Leitartikel „Der Föderalismus endet in Grinzing“ vom 19. Mai 2021 von Peter Nindler

Innsbruck (OTS) – Die aktuelle Studie vom renommierten Föderalismusinstitut zu Zentralisierungs- und Dezentralisierungstendenzen im Auftrag der Tiroler AK hält dem Föderalismus in Österreich den Spiegel vor. Länder und Regionen werden ausgehebelt.

Von Peter Nindler
Der Befund des Direktors des Instituts für Föderalismus Peter Bußjäger über die schleichende Aushöhlung des Bundesstaates ist ernüchternd. So zeigt seine Analyse für Tirol, dass die vergangenen 20 Jahre von einer massiven Zentralisierung der Bundesverwaltung geprägt waren. Gleichzeitig deckt Bußjäger damit den größten politischen Flop im Verhältnis zwischen Bund und Ländern auf. Schließlich hat die ÖVP im Nationalratswahlkampf 2017 mit einem „Masterplan für den ländlichen Raum“ geworben und den damaligen Landwirtschaftsminister Andrä Rupprechter mit der Botschaft, 3500 Bundesbeamte zu verländern, wahlkämpfend durch die Republik geschickt. Genutzt hat es nichts: Der Masterplan ist Geschichte, Rupprechter seit vier Jahren ebenfalls und 65 von 68 Bundesstellen sind weiter fest in Wien verankert.
Da könnte sich die Bundesregierung von Bayern eine Scheibe abschneiden, dort wird nämlich schon seit Jahren dezentralisiert. Ministerpräsident Markus Söder, der vorher Finanz- und Heimatminister war, hat damit die Peripherie aufgewertet und attraktive Jobs im ländlichen Raum geschaffen. Und Österreich? Für eine teure Wahlkampfshow reicht’s allemal, schlussendlich haben allerdings weder ÖVP, SPÖ, Grüne, FPÖ oder NEOS ein Interesse, den Föderalismus zu stärken. In Wahrheit endet ihr Regionalismus in Grinzing oder Ottakring. Und notfalls im wenige Kilometer entfernten Klos-
terneuburg, wohin das Umweltbundesamt ursprünglich öffentlichkeitswirksam nach Niederösterreich (!) übersiedeln sollte. Aber es beginnt bereits im Bundesrat, der den Namen Länderkammer nicht einmal ansatzweise verdient, sondern lediglich der verlängerte Arm der Parteizentralen ist. Die Bundesräte denken brav Hände aufhaltend in Parteifarben und treten damit die Länderinteressen mit Füßen. Das ist bei den Tiroler Abgeordneten nicht anders als bei ihren Kollegen aus den anderen Bundesländern. Die Schwäche des Föderalismus setzt sich – vor der Haustüre und natürlich mit Tiroler Hut – in den Sonntagsreden fort, die längst in den Ohren schmerzen.

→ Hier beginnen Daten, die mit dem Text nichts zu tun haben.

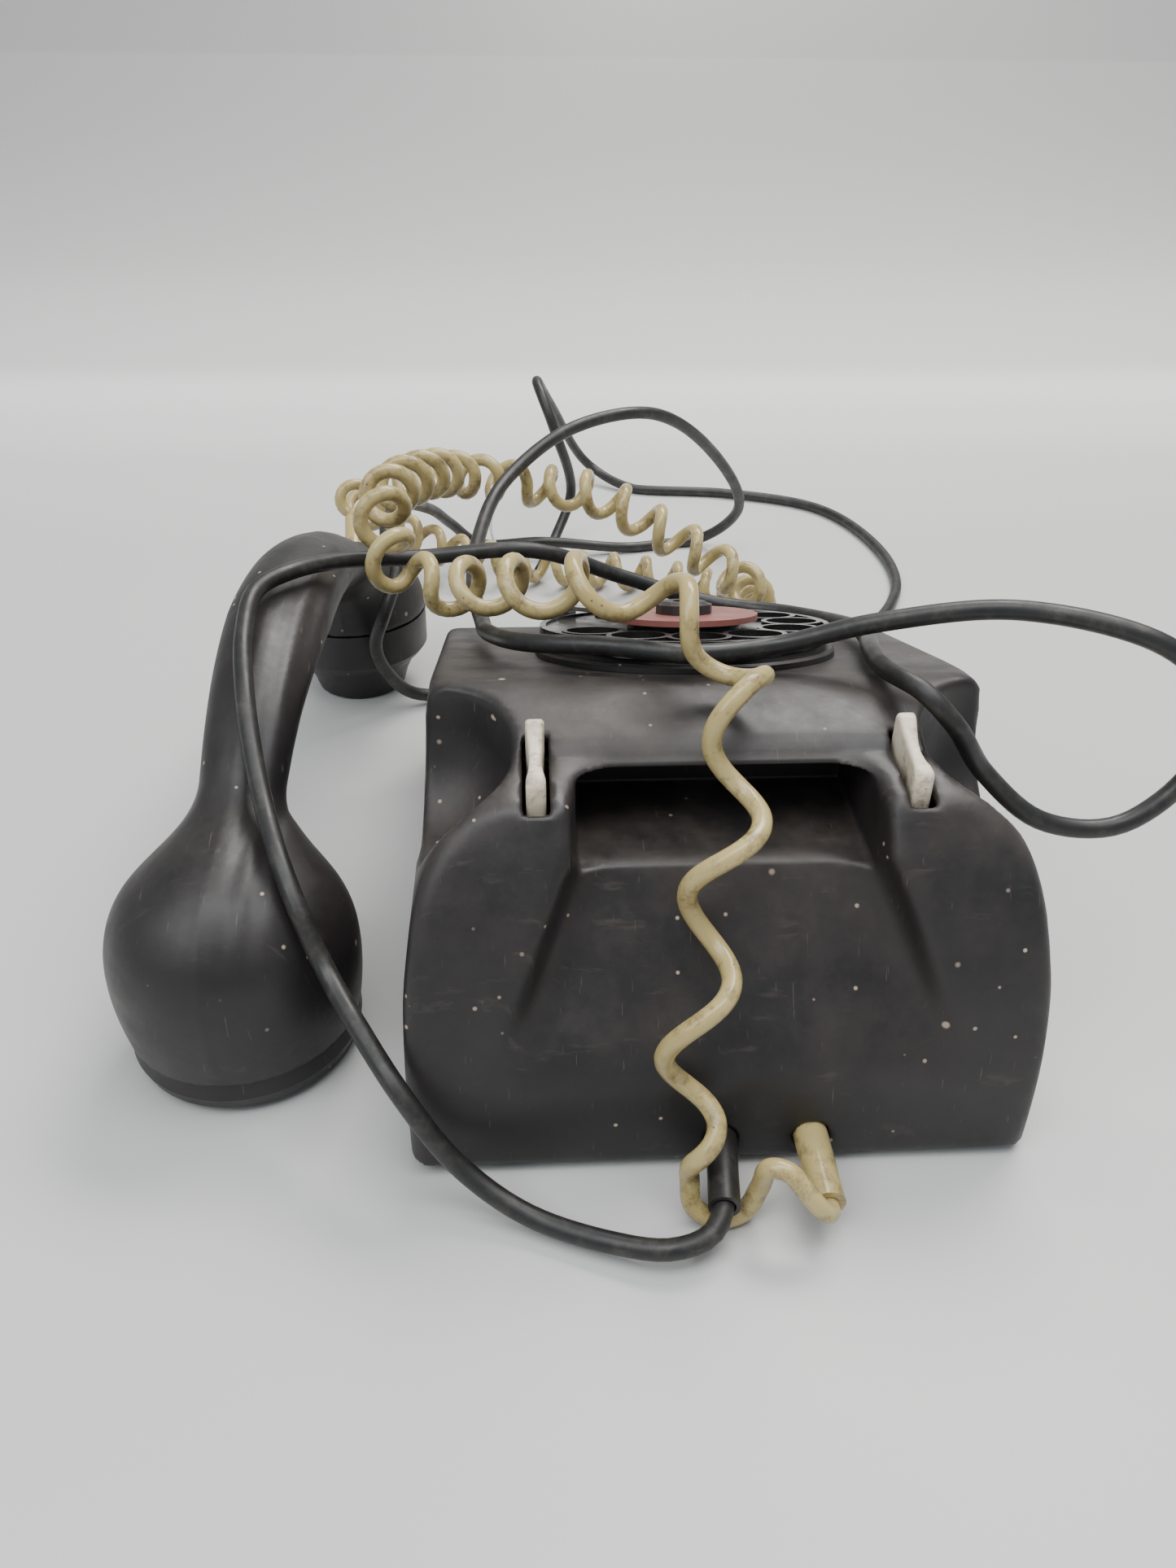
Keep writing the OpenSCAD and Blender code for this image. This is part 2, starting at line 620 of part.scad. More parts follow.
coil_path = [
  [-19, 104, 8.6], [-19, 109, 8.6], [-16, 110, 12], [-10, 106, 18], [-6.4, 104.5, 17.5],
  [-5.2, 103, 9.6], [-2.4, 103.8, 3], [3.4, 105, 2.4], [8.4, 103.5, 4.6], [9.4, 101, 11],
  [9.6, 97.4, 28], [7.6, 85.6, 47], [3.6, 73.8, 63.8], [-0.6, 62.8, 79.8], [-3, 47.8, 93.6],
  [-1, 29, 99.4], [6, 21, 102.4], [20, 12, 105], [36, -4, 98], [52, -24, 89.6], [64, -38, 83],
  [75.4, -39.6, 87], [81, -60, 97], [73, -106, 90], [62, -140, 78], [40, -158, 68], [16, -144, 69],
  [-8, -130, 60], [-34, -126, 44], [-46, -154, 20], [-42, -190, 9.4], [-10, -210, 9.2],
  [30, -220, 9.2], [66, -224, 13], [91, -217, 26], [104, -202, 43], [107.6, -188, 51.6],
  [107, -176.6, 48.9]
];
lead_rings = 10;
module line_cord() {
  color(black) tube(line_path, line_d, 8);
}
module handset_cord() {
  color(beige) tube(coil_path, coil_d, 8, lead_rings, lead_d);
}
module bare_wires() {
  p = line_path[len(line_path) - 1];
  color([0.85, 0.85, 0.82])
    tube([p, [44, -233, 3.5], [52, -240, 7], [57, -249, 13], [57, -258, 21]], 1.2, 6);
  color([0.3, 0.6, 0.5])
    tube([p + [-0.9, 0.6, 0], [42, -229.6, 2.2], [49, -232, 4.5], [53, -241, 11]], 1.2, 6);
}

body_shell();
pocket_liner();
base_plate();
base_screws();
dial_bezel();
number_plate();
finger_wheel();
centre_disc();
hub_nut();
finger_stop();
dial_shaft();
main_gear();
pulse_cam();
idler_gear();
governor();
dial_frame();
main_spring();
pulse_contacts();
cradle_lever_left();
cradle_lever_right();
hook_yoke();
hook_brackets();
hook_spring();
hook_contacts();
gong_left();
gong_right();
gong_posts();
ringer_coils();
ringer_frame();
clapper();
induction_coil();
capacitor();
terminal_board();
line_gland();
coil_gland();
handset_shell();
receiver_cap();
receiver_capsule();
transmitter_cap();
transmitter_capsule();
handset_gland();
line_cord();
handset_cord();
bare_wires();
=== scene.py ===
import bpy
import json
import numpy as np
from mathutils import Matrix


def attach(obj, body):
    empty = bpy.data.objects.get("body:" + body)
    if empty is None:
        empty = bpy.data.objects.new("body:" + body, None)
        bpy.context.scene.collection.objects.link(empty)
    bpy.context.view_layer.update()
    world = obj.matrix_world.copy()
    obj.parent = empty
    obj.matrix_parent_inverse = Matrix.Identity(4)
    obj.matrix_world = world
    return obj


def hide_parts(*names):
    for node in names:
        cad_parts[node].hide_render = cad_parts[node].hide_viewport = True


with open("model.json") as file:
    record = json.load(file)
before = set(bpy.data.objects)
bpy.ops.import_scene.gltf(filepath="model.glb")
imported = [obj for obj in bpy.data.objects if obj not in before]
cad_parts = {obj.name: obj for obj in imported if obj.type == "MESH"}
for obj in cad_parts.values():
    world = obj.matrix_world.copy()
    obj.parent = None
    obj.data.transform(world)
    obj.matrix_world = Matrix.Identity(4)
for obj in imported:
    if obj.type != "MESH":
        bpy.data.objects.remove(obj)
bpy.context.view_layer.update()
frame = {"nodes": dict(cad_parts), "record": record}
NODES = frame["nodes"]
MM = 0.001      # metres in a millimetre; all shapes below are in millimetres


def as_matrix(x_axis, y_axis, z_axis, at):
    """Placement with the given axes and origin."""
    rows = [[x_axis[i], y_axis[i], z_axis[i], at[i]] for i in range(3)]
    return Matrix(rows + [[0, 0, 0, 1]])


def add_object(name, data):
    obj = bpy.data.objects.new(name, data)
    bpy.context.scene.collection.objects.link(obj)
    return obj


# ---------------------------------------------------------------- camera
cam = add_object("camera", bpy.data.cameras.new("camera"))
cam.data.lens = 36.05
cam.data.sensor_width = 36
cam.data.sensor_fit = "HORIZONTAL"
cam.data.clip_start = 0.01
CAM_RIGHT = (-0.998704, 0.049988, 0.009575)
CAM_UP = (-0.020027, -0.558914, 0.828985)
CAM_BACK = (0.046791, 0.827719, 0.559190)
CAM_AT = (0.0406, 0.25835, 0.21748)
cam.matrix_world = as_matrix(CAM_RIGHT, CAM_UP, CAM_BACK, CAM_AT)
bpy.context.scene.camera = cam


# ---------------------------------------------------------------- cords
# centreline of the line cord, from its sleeve to the stripped end
LINE = [
    (1.7, 97.5, 8.6), (2.6, 106, 8.4), (6, 112, 7), (14, 114, 5.4), (26, 111, 4),
    (44, 103.5, 4.4), (58, 96.5, 12), (68.4, 91.6, 27), (78, 79, 34), (86.8, 65, 39.6),
    (92.4, 57.6, 50.4), (97.2, 48, 57.2), (101.6, 36, 61.4), (106, 22, 69), (109.4, 7, 77.6),
    (111.8, -10, 84), (111, -27, 87.8), (104, -36, 88.6), (92, -51, 85.2), (72, -60, 82),
    (40, -62, 83), (12, -74, 69), (-14, -74, 60.5), (-38, -62, 62), (-49, -36, 70.5),
    (-46, -10, 80), (-41, 10, 87), (-39.6, 26, 90.6), (-44.6, 39.8, 92), (-51.2, 44, 86),
    (-61.5, 41, 71.5), (-76, 44, 60), (-94, 45, 59), (-109, 42, 71), (-110, 42, 88),
    (-96, 40, 102), (-68, 27, 105), (-38, 20, 99), (-16, 16, 91.4), (4, 19, 91.2),
    (22, 12.5, 90.2), (41, 2, 86), (51, -20, 77.6), (54, -44, 69.6), (57, -68, 68),
    (57, -102, 69), (48, -140, 76), (24, -166, 86), (-6, -184, 86), (-34, -212, 63),
    (-54, -246, 24), (-40, -262, 4), (-6, -256, 2.6), (34, -250, 8.2), (62, -256, 5),
    (74, -242, 20), (80, -222, 34), (85, -200, 45), (88, -178, 54.5), (89.6, -154, 60),
    (90, -134, 60), (85.4, -118, 53), (89.6, -106, 42), (93.6, -107, 30), (91, -111, 17),
    (82, -117, 5), (46, -126, 2.6), (-20, -132, 2.6), (-84, -156, 2.6), (-118, -204, 2.6),
    (-122, -256, 2.6), (-104, -304, 2.6), (-60, -326, 2.6), (-14, -334, 2.6), (8, -350, 10),
    (28, -318, 50), (35, -276, 72), (28, -262, 56), (20, -276, 22), (28, -262, 5), (36, -230, 2.4),
]
# axis of the coiled cord, from the body to the handset
COIL = [
    (-19, 104, 8.6), (-19, 109, 8.6), (-16, 110, 12), (-10, 106, 18), (-6.4, 104.5, 17.5),
    (-5.2, 103, 9.6), (-2.4, 103.8, 3), (3.4, 105, 2.4), (8.4, 103.5, 4.6), (9.4, 101, 11),
    (9.6, 97.4, 28), (7.6, 85.6, 47), (3.6, 73.8, 63.8), (-0.6, 62.8, 79.8), (-3, 47.8, 93.6),
    (-1, 29, 99.4), (6, 21, 102.4), (20, 12, 105), (36, -4, 98), (52, -24, 89.6), (64, -38, 83),
    (75.4, -39.6, 87), (81, -60, 97), (73, -106, 90), (62, -140, 78), (40, -158, 68),
    (16, -144, 69), (-8, -130, 60), (-34, -126, 44), (-46, -154, 20), (-42, -190, 9.4),
    (-10, -210, 9.2), (30, -220, 9.2), (66, -224, 13), (91, -217, 26), (104, -202, 43),
    (107.6, -188, 51.6), (107, -176.6, 48.9),
]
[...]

Schon einmal hat das Innsbrucker Föderalismusinstitut auf die großen volkswirtschaftlichen Chancen einer echten Verländerung der Bundesverwaltung hingewiesen. Das Bruttoregionalprodukt würde sich um 1,5 Milliarden Euro und die Lohnsumme um knapp 700 Millionen Euro erhöhen. Im Durchschnitt kämen auf 100 verlagerte Dienstposten zusätzlich 40 bis 50 weitere Arbeitsplätze in den Regionen.
Und was tut Österreich? Der Zentralisierungsschub nimmt Jahr für Jahr noch mehr Fahrt auf. Leider.